Women's retirement plans ending up on the back burner

A historical lack of confidence and prioritizing other needs have held women back from preparing for the future

Women's retirement plans ending up on the back burner

Retirement planning should be a concern for adults of any gender. But just as women have generally fallen behind in pay and career advancement, they are also getting sidelined from preparing for their sunset years.

In a recent survey titled Female Financial Empowerment, Edward Jones found that seven out of 10 women say they feel confident in their financial knowledge, but 66% have never consulted a financial advisor. And with only 25% indicating saving for retirement as their most important goal in the next three to five years, it seems women are prioritizing other concerns and putting their retirement plans on the back burner.

“Women put off investing for the future because they are waiting for the perfect time to begin,” said Nela Richardson, Edward Jones investment strategist. “In reality, there will always be competing priorities in life, and the best time to start is sooner rather than later.”

The poll revealed that a lack of financial confidence has historically deterred women from financial planning.
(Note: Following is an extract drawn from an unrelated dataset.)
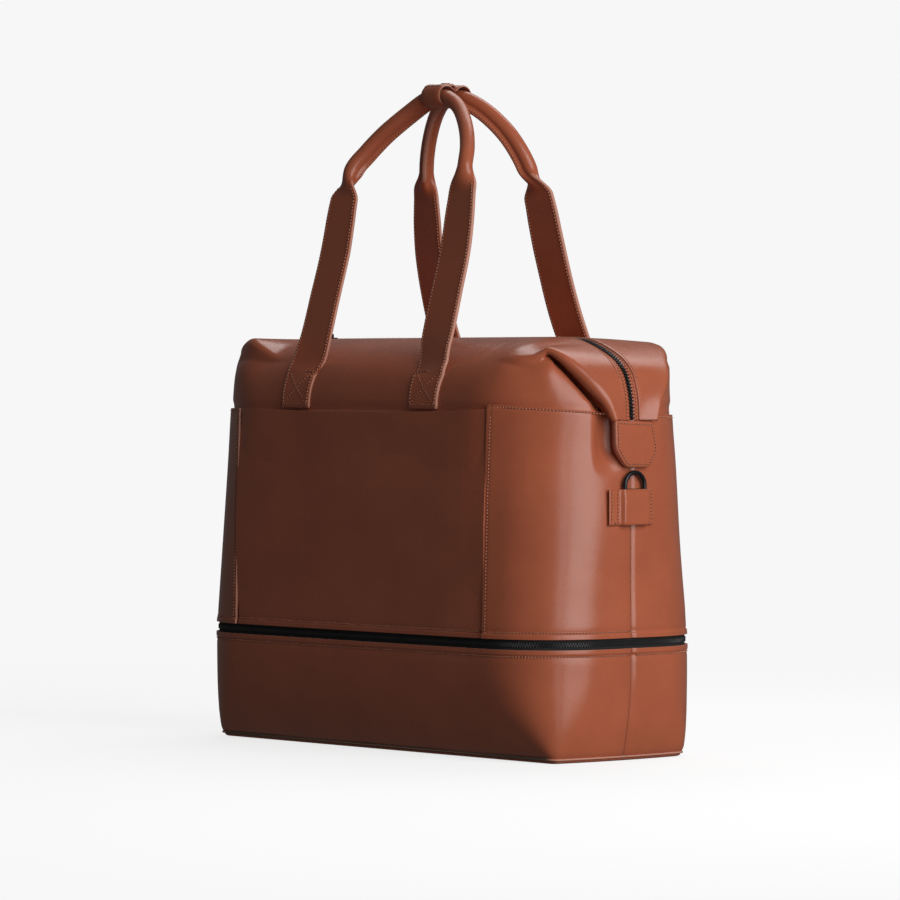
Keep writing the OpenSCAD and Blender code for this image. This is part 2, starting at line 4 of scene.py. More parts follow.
import bmesh
import bpy
import numpy as np
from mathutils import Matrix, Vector


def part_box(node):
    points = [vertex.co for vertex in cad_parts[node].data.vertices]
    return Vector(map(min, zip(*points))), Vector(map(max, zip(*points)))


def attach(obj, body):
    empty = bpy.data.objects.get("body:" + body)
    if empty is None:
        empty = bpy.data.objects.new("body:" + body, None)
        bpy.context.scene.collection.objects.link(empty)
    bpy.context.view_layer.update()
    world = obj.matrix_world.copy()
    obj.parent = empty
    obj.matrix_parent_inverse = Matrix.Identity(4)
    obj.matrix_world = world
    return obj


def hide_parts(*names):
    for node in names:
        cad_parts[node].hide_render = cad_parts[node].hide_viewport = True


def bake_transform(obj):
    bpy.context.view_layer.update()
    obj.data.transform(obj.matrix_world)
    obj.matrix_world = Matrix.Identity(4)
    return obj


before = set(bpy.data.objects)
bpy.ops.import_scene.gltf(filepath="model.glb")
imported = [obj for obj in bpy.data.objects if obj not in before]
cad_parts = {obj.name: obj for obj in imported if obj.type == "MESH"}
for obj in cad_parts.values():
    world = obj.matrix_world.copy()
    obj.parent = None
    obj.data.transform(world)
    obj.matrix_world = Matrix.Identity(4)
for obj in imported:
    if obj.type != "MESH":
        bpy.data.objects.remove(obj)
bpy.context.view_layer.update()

MM = 0.001

# ---------------------------------------------------------------- camera

CAMERA_AZIMUTH = math.radians(49.42)
CAMERA_PITCH = math.radians(-0.88)
CAMERA_DISTANCE = 4.2444
CAMERA_HEIGHT = 0.3122
CAMERA_SIDESTEP = 0.0031
CAMERA_LENS = 203.3


def make_camera():
    right = Vector((math.cos(CAMERA_AZIMUTH), math.sin(CAMERA_AZIMUTH), 0))
    ahead = Vector((-math.sin(CAMERA_AZIMUTH), math.cos(CAMERA_AZIMUTH), 0))
    up = Vector((0, 0, 1))
    data = bpy.data.cameras.new("camera")
    data.lens = CAMERA_LENS
    data.sensor_width = 36
    data.clip_end = 50
    cam = bpy.data.objects.new("camera", data)
    bpy.context.scene.collection.objects.link(cam)
    cam.location = up * CAMERA_HEIGHT + right * CAMERA_SIDESTEP - ahead * CAMERA_DISTANCE
    look = ahead * math.cos(CAMERA_PITCH) + up * math.sin(CAMERA_PITCH)
    cam.rotation_euler = look.to_track_quat("-Z", "Y").to_euler()
    bpy.context.scene.camera = cam


make_camera()

# ---------------------------------------------------------------- sizes, in millimetres


def span(node):
    low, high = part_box(node)
    return np.array(low) / MM, np.array(high) / MM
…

Among the respondents, 38% said such feelings have had a negative impact on a major life choice such as starting a family, buying a home, or pursuing an education; the percentages were higher among millennial women (55%) and those with children in the household (47%).
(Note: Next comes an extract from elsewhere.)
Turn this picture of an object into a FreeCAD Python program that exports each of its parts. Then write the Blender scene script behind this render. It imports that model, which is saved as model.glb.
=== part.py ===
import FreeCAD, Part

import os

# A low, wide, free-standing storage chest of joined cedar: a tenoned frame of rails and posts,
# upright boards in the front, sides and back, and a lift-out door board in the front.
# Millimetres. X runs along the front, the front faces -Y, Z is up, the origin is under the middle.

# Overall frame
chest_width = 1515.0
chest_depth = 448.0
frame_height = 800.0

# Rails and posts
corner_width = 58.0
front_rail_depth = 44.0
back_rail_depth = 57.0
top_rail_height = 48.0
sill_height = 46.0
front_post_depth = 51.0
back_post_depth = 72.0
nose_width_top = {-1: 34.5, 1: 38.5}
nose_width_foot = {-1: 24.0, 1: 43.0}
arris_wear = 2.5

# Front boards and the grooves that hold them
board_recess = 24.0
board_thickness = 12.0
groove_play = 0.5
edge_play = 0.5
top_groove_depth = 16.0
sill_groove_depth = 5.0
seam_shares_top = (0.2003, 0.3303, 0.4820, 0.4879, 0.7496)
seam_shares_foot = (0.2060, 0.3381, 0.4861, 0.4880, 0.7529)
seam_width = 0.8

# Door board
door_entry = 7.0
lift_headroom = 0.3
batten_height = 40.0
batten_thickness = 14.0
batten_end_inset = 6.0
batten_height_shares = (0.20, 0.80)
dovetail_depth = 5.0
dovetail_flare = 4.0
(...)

Four out of 10 respondents said they have not taken or do not plan to take action to become more financially empowered. When asked what would most motivate them to be more engaged in their finances, 50% of women cited access to additional income. Other motivators were an unexpected financial emergency (20%), a major life event (20%), and an economic event such as a recession (12%).

The respondents also displayed some optimism that they can become more financially savvy with time and the right resources. Among the women who said they weren’t confident in their degree of financial knowledge yet, 40% said they believe they can get better in one to three years. The majority of respondents said they have also taken steps or plan to take steps toward increased financial empowerment, including self-education through financial tools and resources (37%), meeting with a financial advisor (22%), and taking financial education courses (10%).
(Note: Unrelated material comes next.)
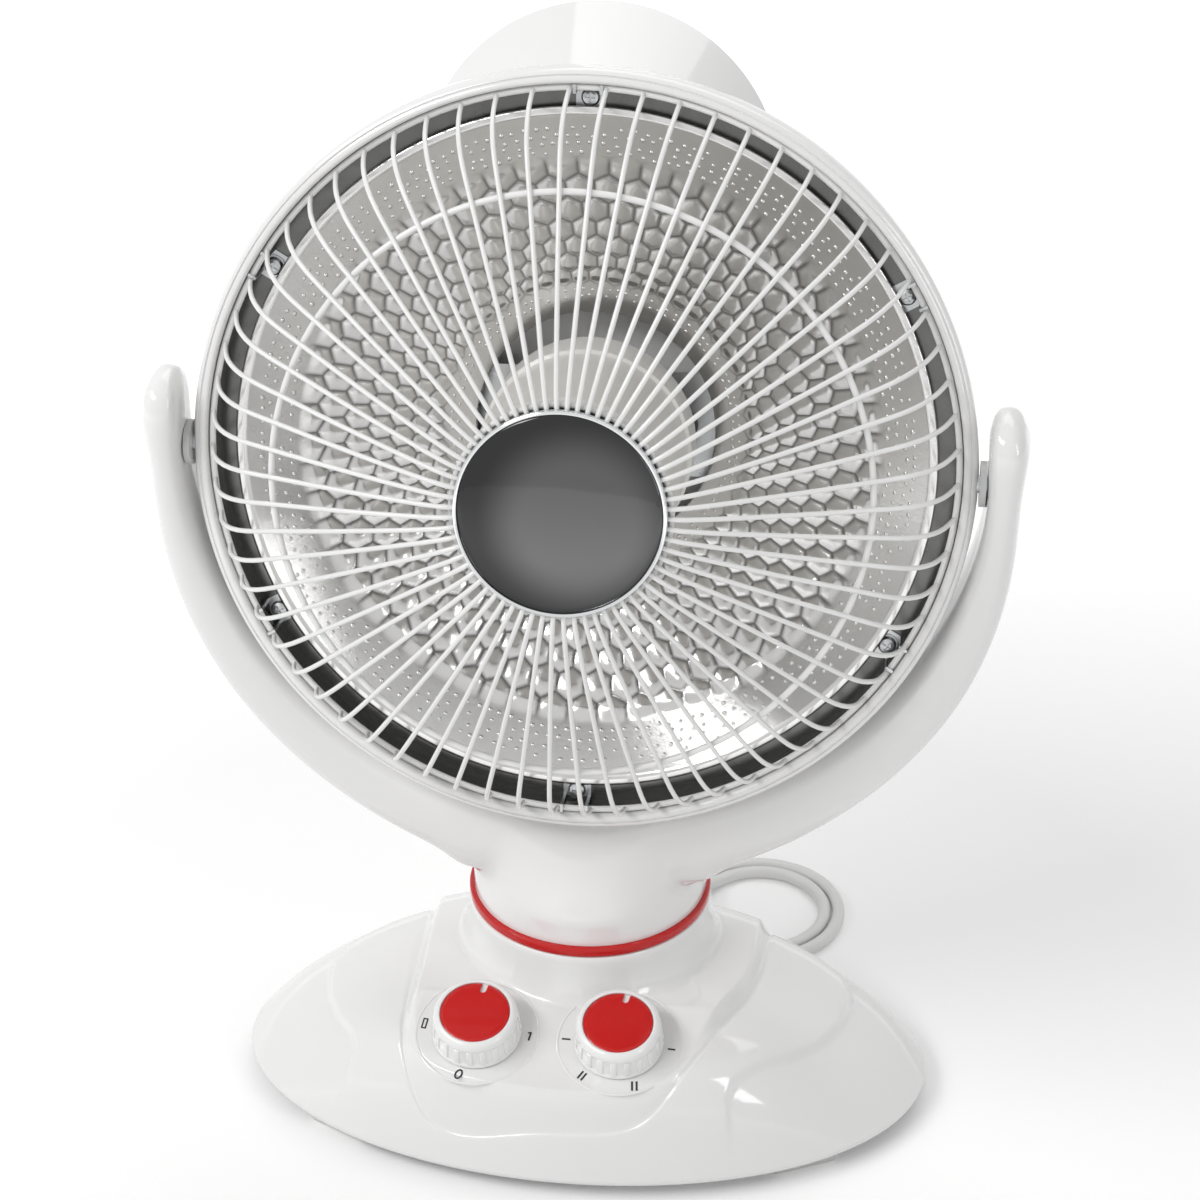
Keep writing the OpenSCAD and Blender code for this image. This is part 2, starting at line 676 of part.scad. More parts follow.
section_n = 9;
function section_r(a, inset, angle) = let (
    mid = yoke_inner_r + (outer_r(a) - yoke_inner_r) / 2,
    half = ((outer_r(a) - yoke_inner_r) / 2 - inset) * tip_share(a),
    c = cos(angle))
    mid + half * sign(c) * pow(abs(c), c < 0 ? 0.45 : 0.8);
function section_depth(a, inset, angle) =
    (half_depth(a) - inset) * tip_share(a) * pow(abs(sin(angle)), 0.75);

// One edge-to-edge line of the yoke's front (way = 1) or rear (way = -1).
function arm_line(a, inset, way, flat) = [for (i = [0 : section_n - 1])
    let (angle = 180 - 180 * i / (section_n - 1),
        fold = a > 90 ? 180 - a : a,
        p = yoke_point(section_r(fold, inset, angle), fold,
            flat ? 0 : way * section_depth(fold, inset, angle)))
        a > 90 ? [-p.x, p.y, p.z] : p];

// The same line through the neck: it starts under the head, runs down the
// front face and ends on the neck's round wall, at angle turn round the
// swivel axis. Above the wall the face swells out to meet it.
neck_pull = [0, 0, 0.05, 0.2, 0.45, 0.75, 0.95];
function neck_line(turn, inset, way) = let (
    r = neck_r - inset,
    a = 90 - atan(neck_r * sin(turn) / yoke_drop),
    wall_depth = r * cos(turn),
    foot = [r * sin(turn), -way * wall_depth])
    concat([for (i = [0 : section_n - 3])
        let (angle = 180 - 180 * i / (section_n - 1),
            own = section_depth(a, inset, angle))
            yoke_point(section_r(a, inset, angle), a,
                way * (own + neck_pull[i] * max(0, wall_depth - own)))],
        [[foot.x, foot.y, neck_z + neck_wall_h], [foot.x, foot.y, neck_z]]);

arm_angles = [-tip_angle, -tip_angle + 0.6, -tip_angle + 2, -7, -3, 2, 8, 15, 23, 31, 39, 47,
    54, 60, foot_a - 10.4, foot_a - 6.4, foot_a - 3.4, foot_a - 1.4, foot_a];
neck_turns = [90, 78, 65, 50, 35, 18, 0];

function half_yoke_rings(way) = let (
    arm = [for (a = arm_angles) concat(arm_line(a, 0, way, false),
        reversed(arm_line(a, wall, way, a < -5)))],
    foot = [for (t = neck_turns) concat(neck_line(t, 0, way),
        reversed(neck_line(t, wall, way)))],
    right = concat(arm, foot),
    left = [for (i = [len(right) - 2 : -1 : 0])
        [for (p = right[i]) [-p.x, p.y, p.z]]])
    concat(right, left);

// Where the screws join the two shells, from the rear: bosses on both halves
// meet on the middle plane, seen by children with +Z towards the front.
yoke_screw_angles = [28, 58];
yoke_screw_seat = 14;
module at_yoke_screw(side, a) {
    p = yoke_point((yoke_inner_r + outer_r(a)) / 2, a, 0);
    translate([side * p.x, p.y, p.z]) rotate([90 + yoke_lean, 0, 0]) children();
}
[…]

Focusing on the type of information that makes them feel more empowered, 32% of the respondents said they preferred to learn how to increase income to reach financial goals. Other answers included how to budget for unexpected emergencies (18%) and how to save for retirement (16%).

“By accurately defining what financial empowerment means to them, women can better identify their financial goals and the ways to achieve each of them," said Kate Warne, principal and investment strategist at Edward Jones. “Some women may find it empowering to work with a financial advisor who takes the time to get to know them and understand their short- and long-term needs as well as advocate for what's most important to them.”